Friday, August 6, 2010

on meditation

I think one of my favorite days on earth (other than the day my son was born) was on a walk with my sober dog Shorty. I had about a year of sobriety at the time and was not doing much more than listening to classical music, watching movies at night, going to meetings and walking with Shorty in the woods. We lived in a loft in Snedens Landing and would go straight down Woods Road into Tallman State Park. One day Shorty and I were just walking. It was the very end of summer. Perfect summer. No humidity, sunny, warm but not too warm and it may have even been in September because the leaves were just starting to change and there is no special thing on the surface that happened. Shorty was on his leash. I walked behind him just looking up at the trees and all around us in the woods on our path. And for a moment or two I was one with the world. With the trees, with the woods, with the bushes, the air, the sun, the sky.
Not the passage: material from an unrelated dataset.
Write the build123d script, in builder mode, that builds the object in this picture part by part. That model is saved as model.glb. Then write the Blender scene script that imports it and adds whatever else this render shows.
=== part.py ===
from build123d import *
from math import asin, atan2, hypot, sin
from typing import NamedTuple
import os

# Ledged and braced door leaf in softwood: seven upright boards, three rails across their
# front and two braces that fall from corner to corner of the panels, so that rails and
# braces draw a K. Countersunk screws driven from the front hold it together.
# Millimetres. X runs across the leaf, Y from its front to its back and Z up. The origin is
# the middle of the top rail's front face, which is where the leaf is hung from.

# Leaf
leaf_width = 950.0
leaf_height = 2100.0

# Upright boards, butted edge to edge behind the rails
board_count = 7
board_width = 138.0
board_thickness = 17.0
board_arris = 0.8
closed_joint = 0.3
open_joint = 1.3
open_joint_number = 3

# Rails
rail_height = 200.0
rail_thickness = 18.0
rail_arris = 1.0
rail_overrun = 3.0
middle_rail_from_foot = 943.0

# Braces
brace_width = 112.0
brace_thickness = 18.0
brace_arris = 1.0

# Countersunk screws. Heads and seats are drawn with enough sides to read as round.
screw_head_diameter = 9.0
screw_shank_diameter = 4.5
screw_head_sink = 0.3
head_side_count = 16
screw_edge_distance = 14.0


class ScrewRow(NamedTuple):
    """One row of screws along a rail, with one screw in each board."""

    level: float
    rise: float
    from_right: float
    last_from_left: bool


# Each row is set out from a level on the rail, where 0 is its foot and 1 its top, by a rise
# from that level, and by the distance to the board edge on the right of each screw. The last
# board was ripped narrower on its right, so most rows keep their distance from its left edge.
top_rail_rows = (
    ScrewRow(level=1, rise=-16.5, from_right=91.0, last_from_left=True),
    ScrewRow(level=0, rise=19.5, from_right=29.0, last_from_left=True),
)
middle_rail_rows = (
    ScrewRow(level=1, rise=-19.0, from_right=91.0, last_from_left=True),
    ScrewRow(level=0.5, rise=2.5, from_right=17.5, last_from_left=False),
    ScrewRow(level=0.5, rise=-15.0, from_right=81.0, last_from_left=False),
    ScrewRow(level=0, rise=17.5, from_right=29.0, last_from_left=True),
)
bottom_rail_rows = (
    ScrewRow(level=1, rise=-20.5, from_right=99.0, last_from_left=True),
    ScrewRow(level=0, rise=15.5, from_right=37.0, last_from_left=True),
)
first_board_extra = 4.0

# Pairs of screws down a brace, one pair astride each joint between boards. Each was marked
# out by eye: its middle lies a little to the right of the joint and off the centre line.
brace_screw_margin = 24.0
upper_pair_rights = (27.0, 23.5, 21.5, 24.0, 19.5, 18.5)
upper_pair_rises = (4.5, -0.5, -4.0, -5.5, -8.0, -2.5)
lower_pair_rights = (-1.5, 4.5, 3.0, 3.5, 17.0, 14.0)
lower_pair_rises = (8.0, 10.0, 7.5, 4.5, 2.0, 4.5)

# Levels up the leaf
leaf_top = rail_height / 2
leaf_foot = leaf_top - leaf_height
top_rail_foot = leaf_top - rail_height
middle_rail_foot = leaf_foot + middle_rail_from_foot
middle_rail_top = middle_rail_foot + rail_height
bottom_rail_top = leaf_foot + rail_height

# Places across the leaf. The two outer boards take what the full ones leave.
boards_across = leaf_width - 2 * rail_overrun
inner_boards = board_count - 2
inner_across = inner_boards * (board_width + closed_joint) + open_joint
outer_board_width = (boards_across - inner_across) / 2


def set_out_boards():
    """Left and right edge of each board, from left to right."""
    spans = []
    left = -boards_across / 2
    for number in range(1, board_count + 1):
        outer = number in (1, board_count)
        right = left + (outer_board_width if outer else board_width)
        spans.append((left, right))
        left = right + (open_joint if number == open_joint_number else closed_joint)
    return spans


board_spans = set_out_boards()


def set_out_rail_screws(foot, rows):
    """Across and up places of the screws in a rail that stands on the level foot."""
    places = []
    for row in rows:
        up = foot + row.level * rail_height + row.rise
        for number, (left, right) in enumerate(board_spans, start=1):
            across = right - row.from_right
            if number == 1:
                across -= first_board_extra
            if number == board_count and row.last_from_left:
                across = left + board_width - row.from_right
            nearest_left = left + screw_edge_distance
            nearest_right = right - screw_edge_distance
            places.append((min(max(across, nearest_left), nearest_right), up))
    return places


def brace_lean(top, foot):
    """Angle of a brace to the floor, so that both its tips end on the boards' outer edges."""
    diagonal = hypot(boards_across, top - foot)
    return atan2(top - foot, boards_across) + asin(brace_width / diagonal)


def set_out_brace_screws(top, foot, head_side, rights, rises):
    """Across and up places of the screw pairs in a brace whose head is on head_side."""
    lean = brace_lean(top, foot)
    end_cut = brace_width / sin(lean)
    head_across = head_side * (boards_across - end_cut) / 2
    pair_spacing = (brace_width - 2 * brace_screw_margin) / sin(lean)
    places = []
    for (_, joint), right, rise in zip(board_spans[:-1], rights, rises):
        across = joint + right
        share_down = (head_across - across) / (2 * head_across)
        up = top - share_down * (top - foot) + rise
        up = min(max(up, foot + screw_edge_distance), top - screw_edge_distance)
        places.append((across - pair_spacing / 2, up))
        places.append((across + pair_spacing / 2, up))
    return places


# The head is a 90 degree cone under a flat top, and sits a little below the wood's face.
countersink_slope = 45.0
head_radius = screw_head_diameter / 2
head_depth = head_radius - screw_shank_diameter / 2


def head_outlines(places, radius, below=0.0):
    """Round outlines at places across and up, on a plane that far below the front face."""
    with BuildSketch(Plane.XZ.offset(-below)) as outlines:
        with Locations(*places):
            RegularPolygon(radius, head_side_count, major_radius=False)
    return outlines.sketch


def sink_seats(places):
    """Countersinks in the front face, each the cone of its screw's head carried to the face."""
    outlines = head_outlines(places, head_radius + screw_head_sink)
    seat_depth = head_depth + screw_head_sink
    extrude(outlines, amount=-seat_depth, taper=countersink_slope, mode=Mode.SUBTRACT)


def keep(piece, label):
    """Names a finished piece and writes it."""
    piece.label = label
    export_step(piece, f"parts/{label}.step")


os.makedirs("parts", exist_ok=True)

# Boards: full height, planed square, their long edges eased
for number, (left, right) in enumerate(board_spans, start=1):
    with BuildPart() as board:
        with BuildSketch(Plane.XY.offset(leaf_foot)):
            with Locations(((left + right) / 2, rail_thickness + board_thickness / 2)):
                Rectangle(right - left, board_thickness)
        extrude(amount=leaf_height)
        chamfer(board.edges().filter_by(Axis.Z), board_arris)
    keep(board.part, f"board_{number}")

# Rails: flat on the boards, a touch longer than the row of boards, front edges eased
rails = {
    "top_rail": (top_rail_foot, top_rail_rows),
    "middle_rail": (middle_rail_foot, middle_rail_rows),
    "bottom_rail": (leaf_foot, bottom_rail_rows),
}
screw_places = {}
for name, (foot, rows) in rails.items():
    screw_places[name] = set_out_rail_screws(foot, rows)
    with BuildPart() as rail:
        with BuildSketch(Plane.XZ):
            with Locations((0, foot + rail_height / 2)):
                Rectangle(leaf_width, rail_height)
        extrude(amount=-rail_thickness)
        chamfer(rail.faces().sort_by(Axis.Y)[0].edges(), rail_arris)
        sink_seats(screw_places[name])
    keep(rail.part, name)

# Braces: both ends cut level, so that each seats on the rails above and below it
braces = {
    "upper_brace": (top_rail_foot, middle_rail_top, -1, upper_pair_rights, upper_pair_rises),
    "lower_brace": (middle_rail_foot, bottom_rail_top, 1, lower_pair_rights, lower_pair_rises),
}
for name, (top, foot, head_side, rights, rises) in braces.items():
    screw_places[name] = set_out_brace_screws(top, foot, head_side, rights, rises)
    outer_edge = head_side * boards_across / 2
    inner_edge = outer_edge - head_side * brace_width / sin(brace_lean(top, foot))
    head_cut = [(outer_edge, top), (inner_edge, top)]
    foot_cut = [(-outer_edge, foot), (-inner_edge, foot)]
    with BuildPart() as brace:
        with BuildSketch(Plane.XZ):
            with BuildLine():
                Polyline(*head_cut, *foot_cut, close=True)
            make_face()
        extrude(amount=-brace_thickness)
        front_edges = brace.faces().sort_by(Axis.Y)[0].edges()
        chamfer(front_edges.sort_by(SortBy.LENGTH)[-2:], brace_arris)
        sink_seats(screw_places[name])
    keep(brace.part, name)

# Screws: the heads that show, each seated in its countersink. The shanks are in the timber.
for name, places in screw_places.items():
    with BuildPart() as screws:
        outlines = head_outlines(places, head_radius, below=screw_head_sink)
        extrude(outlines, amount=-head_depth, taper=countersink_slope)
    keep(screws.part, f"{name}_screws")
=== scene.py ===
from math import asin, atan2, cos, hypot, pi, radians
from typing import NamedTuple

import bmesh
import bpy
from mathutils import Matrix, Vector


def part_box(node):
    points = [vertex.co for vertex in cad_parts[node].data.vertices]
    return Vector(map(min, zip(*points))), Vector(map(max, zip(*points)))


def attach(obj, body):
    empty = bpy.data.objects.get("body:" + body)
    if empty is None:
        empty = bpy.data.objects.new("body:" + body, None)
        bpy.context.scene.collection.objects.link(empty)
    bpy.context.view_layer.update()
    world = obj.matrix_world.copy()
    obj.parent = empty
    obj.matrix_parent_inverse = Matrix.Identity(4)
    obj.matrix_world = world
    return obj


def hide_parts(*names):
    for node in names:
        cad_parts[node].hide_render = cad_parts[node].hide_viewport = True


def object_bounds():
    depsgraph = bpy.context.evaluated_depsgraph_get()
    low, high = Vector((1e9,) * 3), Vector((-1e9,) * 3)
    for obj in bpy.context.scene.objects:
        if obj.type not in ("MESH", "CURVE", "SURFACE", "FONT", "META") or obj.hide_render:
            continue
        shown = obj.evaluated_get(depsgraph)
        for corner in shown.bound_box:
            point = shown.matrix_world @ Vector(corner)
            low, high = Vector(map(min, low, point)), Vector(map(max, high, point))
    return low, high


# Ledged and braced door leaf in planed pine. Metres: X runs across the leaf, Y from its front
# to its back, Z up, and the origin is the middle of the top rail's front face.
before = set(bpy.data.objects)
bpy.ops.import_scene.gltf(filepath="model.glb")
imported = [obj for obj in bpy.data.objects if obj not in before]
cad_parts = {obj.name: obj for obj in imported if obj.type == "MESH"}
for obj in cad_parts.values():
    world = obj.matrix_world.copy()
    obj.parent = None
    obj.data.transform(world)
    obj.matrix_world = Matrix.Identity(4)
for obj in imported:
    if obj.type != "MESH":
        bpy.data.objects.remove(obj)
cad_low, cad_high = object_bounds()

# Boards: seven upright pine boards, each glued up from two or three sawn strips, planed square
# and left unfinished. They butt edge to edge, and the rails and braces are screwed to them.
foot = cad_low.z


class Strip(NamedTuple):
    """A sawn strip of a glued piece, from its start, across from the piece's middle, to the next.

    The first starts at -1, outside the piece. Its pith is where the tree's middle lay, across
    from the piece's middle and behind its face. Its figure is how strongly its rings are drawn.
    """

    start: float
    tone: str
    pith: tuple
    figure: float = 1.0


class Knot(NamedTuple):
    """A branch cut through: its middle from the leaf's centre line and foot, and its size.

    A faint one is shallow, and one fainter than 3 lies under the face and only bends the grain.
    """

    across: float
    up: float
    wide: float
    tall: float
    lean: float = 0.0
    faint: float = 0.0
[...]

I often think of that feeling. To me that is meditation. Losing myself. I can't tell you how to get it back. What I do know is I have never felt that feeling while shopping on Madison Avenue or when I was on a quest for something material. Usually that feeling comes when I am in nature. Walking along the river perhaps. It can also happen to me when I am listening to classical music. So it can happen in a concert hall. But usually at the symphony I am thinking about what I am wearing and our seats and if the woman or man behind me can see and it is more difficult to just become with the music. But it can happen. I once heard at a meeting that if you listen to music you have an easier time meditating. It takes your mind away from itself which is key of course so that my mind can go where it needs to go. It has also happened to me (something I call getting access to my unconscious) when I have been writing. I sort of leave myself and do not think but words are coming out of me onto the page. What a great gift. Is that meditating?